La musique, Mélanie l’a dans le cœur comme on embrasse une vocation. Au cours des trois dernières années, l’ancienne messagère à vélo – qui fut même à une époque lutine de Père Noël dans les centres d’achats – a donné vie à deux enfants, un ep et un album. Vivre de musique et d’eau fraîche, ce n’est pas la voie facile pour une artiste sans compromis, « mais c’est ma passion alors j’y mets l’énergie. Quand on me demande ce que je fais dans la vie, je réponds de la musique. La clé, c’est de rester réaliste, tout en se permettant de rêver ».
Transe collective
Le combo Porcelaine a donc lancé un album le 1er mai dernier et un vinyle en juillet sur lequel s’entend très clairement un solide ancrage dans la décennie 70. Folk-pop atmosphérique aux orchestrations ambitieuses et foisonnantes, la proposition du groupe flirte par moments avec le psychédélisme, sans aller s’y complaire, un peu comme chez Monogrenade. À la flûte traversière, Maude Langevin-Charlebois tutoie le fantôme d’Harmonium, en particulier sur la très belle « Langue de bois », dans laquelle un oiseau se fait un nid avec… une langue de bois ! « Ah oui, c’est drôle, cette chanson-là s’est écrite tellement vite. Je suis partie de nulle part : j’ai commencé par taper sur des casseroles, j’ai ajouté un peu de synthétiseur et quand la flûte est arrivée, tout a décollé ! D’ailleurs, c’est à ce moment-là que j’ai su que je voulais de la flûte sur l’album. Ensuite, les paroles ont coulé de source : il est grand le mystère de la création, » rappelle en rigolant la chanteuse. En ce qui concerne les années 70, « oui, cela fait partie de nos sensibilités. Dans ce groupe, nos goûts musicaux se rejoignent. Nos affinités vont de Gainsbourg à Fleet Foxes et je suis de près la scène montréalaise.
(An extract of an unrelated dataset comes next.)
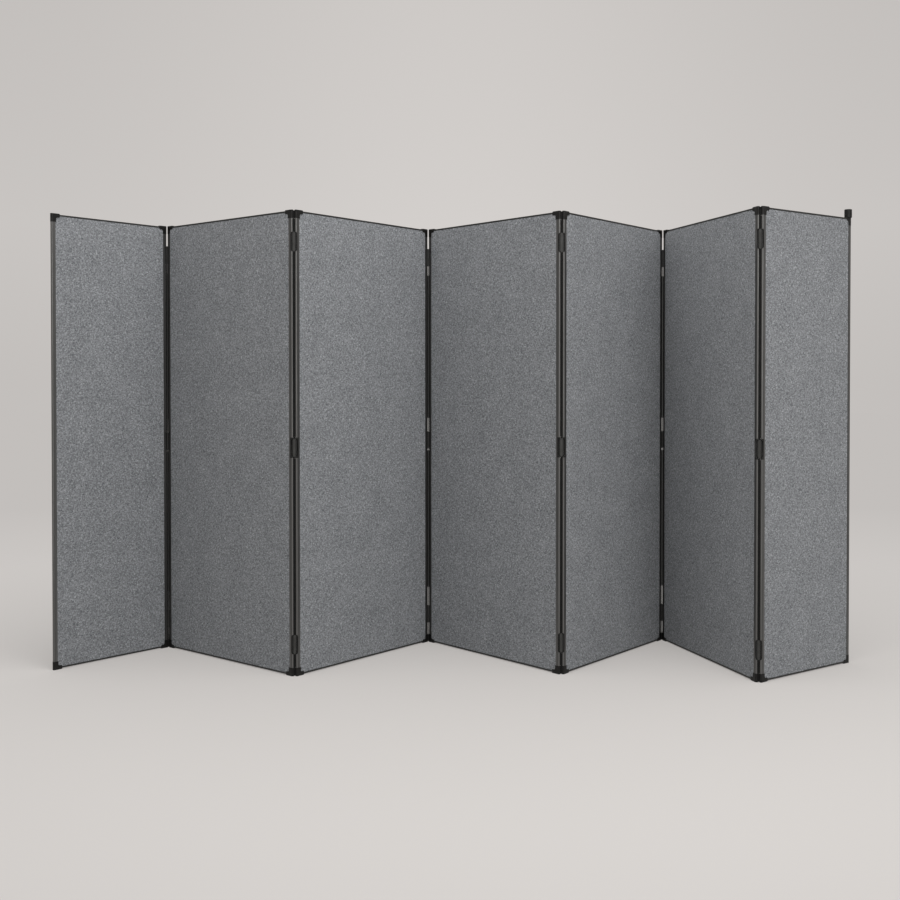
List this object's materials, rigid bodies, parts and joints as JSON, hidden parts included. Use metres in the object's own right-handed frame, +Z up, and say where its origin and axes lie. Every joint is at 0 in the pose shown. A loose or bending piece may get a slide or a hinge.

En cours de route, on s’est aperçu que notre processus s’apparentait beaucoup à celui des groupes de cette décennie-là : on a le même esprit libéral, on n’est pas enfermé dans quelque chose de cérébral, loin de là. On y va au feeling, en faisant fi des moules et des modes ».
Dès qu’on entre dans La foire aux animaux, ce qui saisit et éblouit, c’est la voix, ou plutôt les voix, harmonieuses, déballées sans emphase, coulantes et fluides, roulant les unes sur les autres. Même lorsqu’elle chante seule, Mélanie Scala a pris beaucoup d’assurance depuis le mini-album de 2010. Les harmonies vocales constituent sans aucun doute l’une des forces de Porcelaine. « C’est ce que l’on souhaite mettre de l’avant. On travaille dans un esprit collectif ; chanter ensemble rapproche, rassemble et unit. L’album en est teinté et je remarque que c’est ce qui rejoint et touche les gens. »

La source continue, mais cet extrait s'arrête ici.